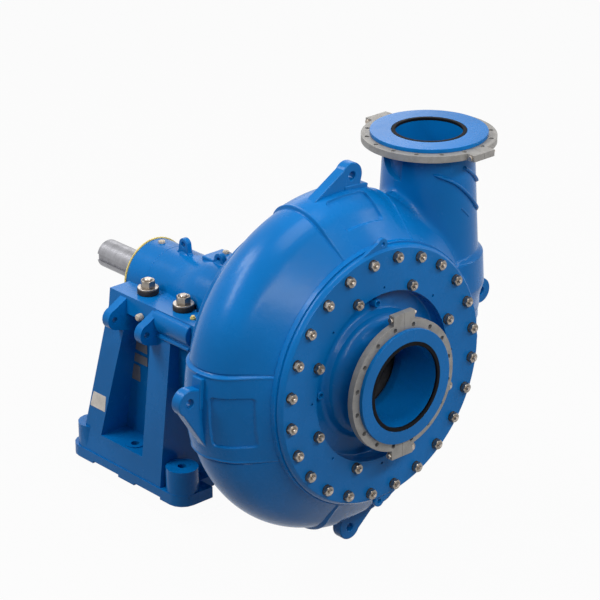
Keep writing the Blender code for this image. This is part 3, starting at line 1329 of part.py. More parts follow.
def cut_trough(pedestal, head_front):
    """The round seat and the two ledges of the saddle, the open deck in front, and the pocket behind."""
    behind = REAR_EDGE_LOW + OVERRUN
    deck_end = HOUSING_START + HOUSING_FLANGE_THICKNESS - OVERHANG + DECK_CLEARANCE
    seat_start = deck_end - OVERRUN
    pump_end = HOUSING_START + HOUSING_PUMP_LENGTH - OVERHANG + TROUGH_CLEARANCE
    wide = HOUSING_PUMP_RADIUS + TROUGH_CLEARANCE
    narrow = HOUSING_RADIUS + TROUGH_CLEARANCE
    seat = turned(
        [(0, seat_start), (wide, seat_start), (wide, pump_end), (narrow, pump_end + HOUSING_TAPER_LENGTH),
         (narrow, behind), (0, behind)],
        MIDDLE_STEPS, "Y", (0, 0, SHAFT_HEIGHT),
    )
    cut_from(pedestal, seat)
    ledge = FOOT_REACH + GAP
    low = (-ledge, seat_start, SHAFT_HEIGHT - FOOT_DROP - GAP)
    cut_from(pedestal, box(low, (ledge, behind, SADDLE_TOP + OVERRUN)))
    opening = DECK_OPENING_HALF_WIDTH
    low = (-opening, head_front + HEAD_RING_THICKNESS, 0)
    cut_from(pedestal, box(low, (opening, deck_end, SADDLE_TOP + OVERRUN)))
    half = REAR_POCKET_HALF_WIDTH
    lug_start = HOUSING_END - ADJUSTER_LUG_INSET - ADJUSTER_LUG_THICKNESS - OVERHANG
    pocket_start = lug_start - GAP - ADJUSTER_COLLAR_LENGTH - DECK_CLEARANCE
    low = (-half, pocket_start, SHAFT_HEIGHT - REAR_POCKET_DROP)
    cut_from(pedestal, box(low, (half, behind, SADDLE_TOP + OVERRUN)))


def cut_underside(pedestal):
    """Two cavities under the core, and the recesses that leave three foot pads on each side."""
    pad = MIDDLE_PAD_LENGTH / 2
    front = FRONT_LEG_FRONT + CAVITY_WALL
    rear = REAR_EDGE_TOP - CAVITY_WALL
    half = CAVITY_HALF_WIDTH
    cavities = [box((-half, front, -OVERRUN), (half, -pad, CAVITY_HEIGHT)),
                box((-half, pad, -OVERRUN), (half, rear, CAVITY_HEIGHT))]
    cut_from(pedestal, together(cavities))
    wide = BASE_HALF_WIDTH + OVERRUN
    narrow = BASE_HALF_WIDTH - CORNER_PAD_WIDTH
    for side, end in ((-1, BASE_FRONT), (1, BASE_FRONT + 2 * abs(BASE_FRONT))):
        inner = end - side * CORNER_PAD_LENGTH
        near, far = sorted((side * pad, inner))
        cut_from(pedestal, box((-wide, near, -OVERRUN), (wide, far, FOOT_PAD_RECESS)))
        near, far = sorted((inner - side * OVERRUN, end + side * (BASE_REAR_LIP + 2 * OVERRUN)))
        cut_from(pedestal, box((-narrow, near, -OVERRUN), (narrow, far, FOOT_PAD_RECESS)))


def clamp_places():
    return [
        (side * CLAMP_SPREAD, place - OVERHANG)
        for place in (CLAMP_FRONT_PLACE, CLAMP_REAR_PLACE)
        for side in (-1, 1)
    ]


def build_clamps(base):
    washer_base = SADDLE_TOP + GAP
    washer_top = washer_base + CLAMP_WASHER_HEIGHT
    nut_base = washer_top + GAP
    nut_top = nut_base + CLAMP_NUT_HEIGHT
    stud_base = SADDLE_TOP - CLAMP_STUD_DEPTH
    stud_top = SADDLE_TOP + CLAMP_STUD_RISE
    hole = CLAMP_STUD_RADIUS + CLAMP_HOLE_CLEARANCE
    bevel = CLAMP_WASHER_HEIGHT / 4
    for number, (x, y) in enumerate(clamp_places(), 1):
        washer = turned(
            [(hole, washer_base), (CLAMP_WASHER_RADIUS, washer_base),
             (CLAMP_WASHER_RADIUS, washer_top - bevel), (CLAMP_WASHER_RADIUS - bevel, washer_top),
             (hole, washer_top)],
            SMALL_STEPS, "Z", (x, y, 0),
        )
        make(f"clamp_washer_{number}", washer, STEEL, base)
        stud = turned(
            [(0, stud_base), (CLAMP_STUD_RADIUS, stud_base), (CLAMP_STUD_RADIUS, nut_base),
             (CLAMP_NUT_RADIUS, nut_base), (CLAMP_NUT_RADIUS, nut_top), (CLAMP_STUD_RADIUS, nut_top),
             (CLAMP_STUD_RADIUS, stud_top), (0, stud_top)],
            HEX_STEPS, "Z", (x, y, 0), 15,
        )
        make(f"clamp_stud_{number}", stud, STEEL, base)


def build_pedestal_fittings(base):
    height = SADDLE_TOP - SADDLE_DEPTH + SIDE_PLUG_RADIUS - SIDE_PLUG_DROP + CLAMP_WASHER_HEIGHT
    wall = side_half_width(height - SIDE_PLUG_RADIUS)
    near = -wall - GAP
    plug = rod(SIDE_PLUG_RADIUS, near - SIDE_PLUG_LENGTH, near, (SIDE_PLUG_PLACE, height), "X", TINY_STEPS)
    make("side_plug", plug, STEEL, base)
    start = SADDLE_TOP + GAP
    place = (-WATER_CAP_SPREAD, WATER_CAP_PLACE - OVERHANG)
    cap = rod(WATER_CAP_RADIUS, start, start + WATER_CAP_HEIGHT, place, "Z", TINY_STEPS)
    make("water_port_cap", cap, YELLOW, base)


BLUE = finish("blue_paint", (0.02, 0.16, 0.42), 0.35, 0.0)
GREY = finish("grey_ring", (0.42, 0.41, 0.39), 0.5, 0.4)
STEEL = finish("bright_steel", (0.55, 0.53, 0.50), 0.35, 1.0)
SHAFT_STEEL = finish("shaft_steel", (0.45, 0.45, 0.47), 0.4, 0.8)
IRON = finish("hard_iron", (0.28, 0.28, 0.29), 0.6, 0.7)
BRASS = finish("brass", (0.62, 0.46, 0.20), 0.4, 1.0)
RUBBER = finish("black_rubber", (0.02, 0.02, 0.02), 0.7, 0.0)
PACKING = finish("packing_braid", (0.20, 0.18, 0.12), 0.9, 0.0)
YELLOW = finish("yellow_shim", (0.75, 0.62, 0.22), 0.6, 0.0)


def main():
    clear_scene()
    line = (0, -OVERHANG, SHAFT_HEIGHT)
    base = axis_empty("pedestal_base", (0, 0, 0))
    casing = axis_empty("casing_middle", line)
    cartridge = axis_empty("cartridge_axis", line)
    rotor = axis_empty("rotor_axis", line)
    pump_cage = axis_empty("pump_cage_axis", line)
    drive_cage = axis_empty("drive_cage_axis", line)
    gland = axis_empty("gland_axis", line)
    adjuster = axis_empty("adjuster_axis", (0, -OVERHANG, SHAFT_HEIGHT - ADJUSTER_DROP))
    suction = axis_empty("suction_ring_axis", (0, -OVERHANG - SUCTION_REACH, SHAFT_HEIGHT))
    top = (DISCHARGE_OFFSET, -OVERHANG, SHAFT_HEIGHT + DISCHARGE_HEIGHT)
    discharge = axis_empty("discharge_ring_axis", top)

    build_casing(casing)
    build_front_cover(casing)
    build_suction_throat(casing)
    upright = Matrix.Rotation(pi / 2, 4, "X")
    build_flange_ring(
        "suction", SUCTION_NECK_RADIUS + RING_BORE_CLEARANCE, (("left", -1), ("right", 1)),
        (("top", 1), ("bottom", -1)), suction, upright,
    )
    build_flange_ring(
        "discharge", NECK_RADIUS + RING_BORE_CLEARANCE, (("left", -1), ("right", 1)),
        (("rear", 1), ("front", -1)), discharge, Matrix.Identity(4),
    )
    build_seals(casing)
    build_rear_end(casing)
    gland_start = build_stuffing_box(casing)
    build_gland(casing, gland, gland_start)
    build_impeller(rotor)
    build_shaft(rotor)
    build_bearing("pump_bearing", SHAFT_PUMP_SEAT_RADIUS, PUMP_BEARING_RADIUS, PUMP_RACE_START, PUMP_RACE_END,
                  cartridge, rotor, pump_cage)
    build_bearing("drive_bearing", SHAFT_DRIVE_SEAT_RADIUS, DRIVE_BEARING_RADIUS, DRIVE_RACE_START,
                  DRIVE_RACE_END, cartridge, rotor, drive_cage)
    build_housing(cartridge)
    build_end_covers(cartridge)
    build_rotor_rings(rotor)
    build_grease_plugs(cartridge)
    build_adjuster(adjuster)
    build_pedestal(base, REAR_COVER_END + GAP - OVERHANG)
    build_clamps(base)
    build_pedestal_fittings(base)
    bpy.context.view_layer.update()


main()
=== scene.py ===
from math import cos, pi, radians, sin

import bmesh
import bpy
import numpy as np
from bpy.props import FloatProperty, FloatVectorProperty, PointerProperty
from mathutils import Matrix, Vector


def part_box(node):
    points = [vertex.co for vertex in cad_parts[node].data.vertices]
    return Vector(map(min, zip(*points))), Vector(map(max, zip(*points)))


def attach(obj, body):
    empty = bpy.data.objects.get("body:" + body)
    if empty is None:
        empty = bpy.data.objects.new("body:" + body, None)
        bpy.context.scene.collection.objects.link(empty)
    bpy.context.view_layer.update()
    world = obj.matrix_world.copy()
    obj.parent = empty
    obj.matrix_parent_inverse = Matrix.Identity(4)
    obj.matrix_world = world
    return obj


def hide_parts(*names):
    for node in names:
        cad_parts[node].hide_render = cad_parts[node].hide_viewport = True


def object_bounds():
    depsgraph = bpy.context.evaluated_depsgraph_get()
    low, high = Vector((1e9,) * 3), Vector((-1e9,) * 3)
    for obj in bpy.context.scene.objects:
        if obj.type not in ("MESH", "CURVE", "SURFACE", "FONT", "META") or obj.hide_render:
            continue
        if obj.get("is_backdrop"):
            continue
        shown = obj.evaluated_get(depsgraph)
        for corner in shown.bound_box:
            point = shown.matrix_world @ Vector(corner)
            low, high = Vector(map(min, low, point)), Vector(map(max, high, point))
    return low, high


bl_info = {
    "name": "Slurry pump looks",
    "version": (1, 0, 0),
    "blender": (4, 5, 0),
    "location": "3D View > Sidebar > Slurry pump",
    "description": "Cast pieces, fasteners, paint and a plain studio around the solids of a slurry pump",
    "category": "Object",
}

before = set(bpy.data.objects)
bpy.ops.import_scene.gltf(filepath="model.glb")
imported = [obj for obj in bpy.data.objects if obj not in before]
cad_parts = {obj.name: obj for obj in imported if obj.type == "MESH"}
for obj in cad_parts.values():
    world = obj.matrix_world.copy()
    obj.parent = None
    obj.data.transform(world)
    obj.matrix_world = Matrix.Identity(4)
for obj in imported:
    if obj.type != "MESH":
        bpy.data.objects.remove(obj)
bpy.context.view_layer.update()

# The shaft line, from the solids
MIDDLE = (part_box("impeller")[0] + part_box("impeller")[1]) / 2
SHAFT_HEIGHT = round(MIDDLE.z, 4)
OVERHANG = 0.9555
ON_SHAFT = np.array([0.0, -OVERHANG, SHAFT_HEIGHT])

# Casing: the outer radius grows evenly from the start angle, and the neck stands beside the shaft
START_RADIUS = 0.760
GROWTH = 0.060
START_ANGLE = 60.0
TUBE = 0.200
WALL = 0.055
HALF_WIDTH = 0.2795
NECK_X = 0.563
NECK_TOP = 0.8873
COLLAR_TOP = 0.9053
NECK_BORE = 0.1485

# Pedestal: half width of the core's wall, and of the legs at the floor with their lean
WALL_FACE = 0.2500
LEG_FACE = 0.4200
LEG_SLOPE = 0.1120

# Clamps of the cartridge: distance from the shaft line to each side, and places along it
CLAMP_SPREAD = 0.233
CLAMP_ROWS = (0.7385, 0.9895)


# Shapes as arrays of points and faces


class Shell:
    """Points and faces of closed surfaces, collected before they become one mesh."""

    def __init__(self, points=(), faces=()):
        self.points = np.asarray(points, float).reshape(-1, 3)
        self.faces = list(faces)

    def __add__(self, other):
        count = len(self.points)
        moved = [[corner + count for corner in face] for face in other.faces]
        return Shell(np.vstack([self.points, other.points]), self.faces + moved)

    def moved(self, way):
        return Shell(self.points + np.asarray(way, float), self.faces)

    def turned_by(self, matrix):
        matrix = np.asarray(matrix, float)
        faces = self.faces if np.linalg.det(matrix) > 0 else [face[::-1] for face in self.faces]
        return Shell(self.points @ matrix.T, faces)


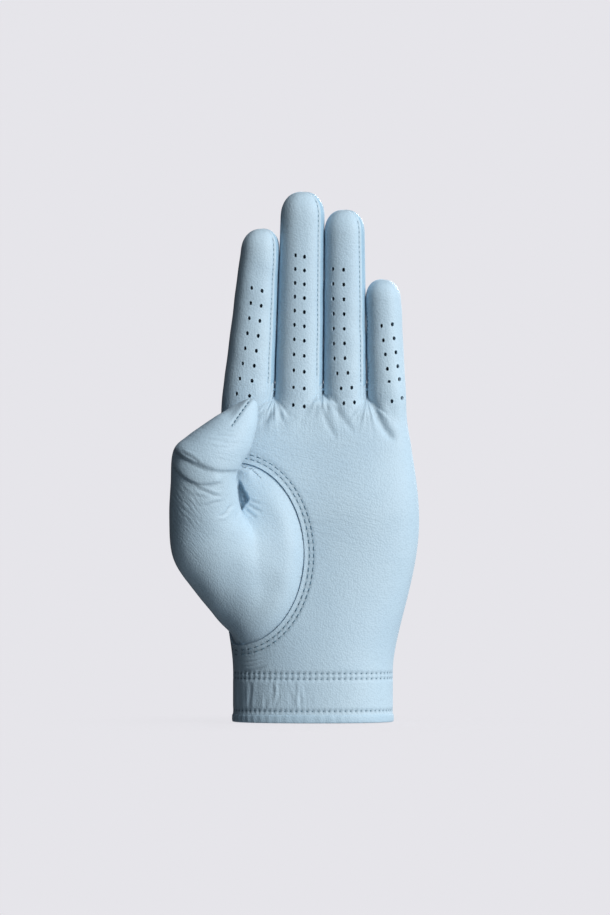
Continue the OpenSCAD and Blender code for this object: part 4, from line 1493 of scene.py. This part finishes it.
:::
### DIRECTIVE
Reproduce exactly the lines from the line with "build_casing(casing)" to the line with "depsgraph = bpy.context.evaluated_depsgraph_get()", both end lines included.

### ANSWER TO THIS EXERCISE
    build_casing(casing)
    build_front_cover(casing)
    build_suction_throat(casing)
    upright = Matrix.Rotation(pi / 2, 4, "X")
    build_flange_ring(
        "suction", SUCTION_NECK_RADIUS + RING_BORE_CLEARANCE, (("left", -1), ("right", 1)),
        (("top", 1), ("bottom", -1)), suction, upright,
    )
    build_flange_ring(
        "discharge", NECK_RADIUS + RING_BORE_CLEARANCE, (("left", -1), ("right", 1)),
        (("rear", 1), ("front", -1)), discharge, Matrix.Identity(4),
    )
    build_seals(casing)
    build_rear_end(casing)
    gland_start = build_stuffing_box(casing)
    build_gland(casing, gland, gland_start)
    build_impeller(rotor)
    build_shaft(rotor)
    build_bearing("pump_bearing", SHAFT_PUMP_SEAT_RADIUS, PUMP_BEARING_RADIUS, PUMP_RACE_START, PUMP_RACE_END,
                  cartridge, rotor, pump_cage)
    build_bearing("drive_bearing", SHAFT_DRIVE_SEAT_RADIUS, DRIVE_BEARING_RADIUS, DRIVE_RACE_START,
                  DRIVE_RACE_END, cartridge, rotor, drive_cage)
    build_housing(cartridge)
    build_end_covers(cartridge)
    build_rotor_rings(rotor)
    build_grease_plugs(cartridge)
    build_adjuster(adjuster)
    build_pedestal(base, REAR_COVER_END + GAP - OVERHANG)
    build_clamps(base)
    build_pedestal_fittings(base)
    bpy.context.view_layer.update()


main()
=== scene.py ===
from math import cos, pi, radians, sin

import bmesh
import bpy
import numpy as np
from bpy.props import FloatProperty, FloatVectorProperty, PointerProperty
from mathutils import Matrix, Vector


def part_box(node):
    points = [vertex.co for vertex in cad_parts[node].data.vertices]
    return Vector(map(min, zip(*points))), Vector(map(max, zip(*points)))


def attach(obj, body):
    empty = bpy.data.objects.get("body:" + body)
    if empty is None:
        empty = bpy.data.objects.new("body:" + body, None)
        bpy.context.scene.collection.objects.link(empty)
    bpy.context.view_layer.update()
    world = obj.matrix_world.copy()
    obj.parent = empty
    obj.matrix_parent_inverse = Matrix.Identity(4)
    obj.matrix_world = world
    return obj


def hide_parts(*names):
    for node in names:
        cad_parts[node].hide_render = cad_parts[node].hide_viewport = True


def object_bounds():
    depsgraph = bpy.context.evaluated_depsgraph_get()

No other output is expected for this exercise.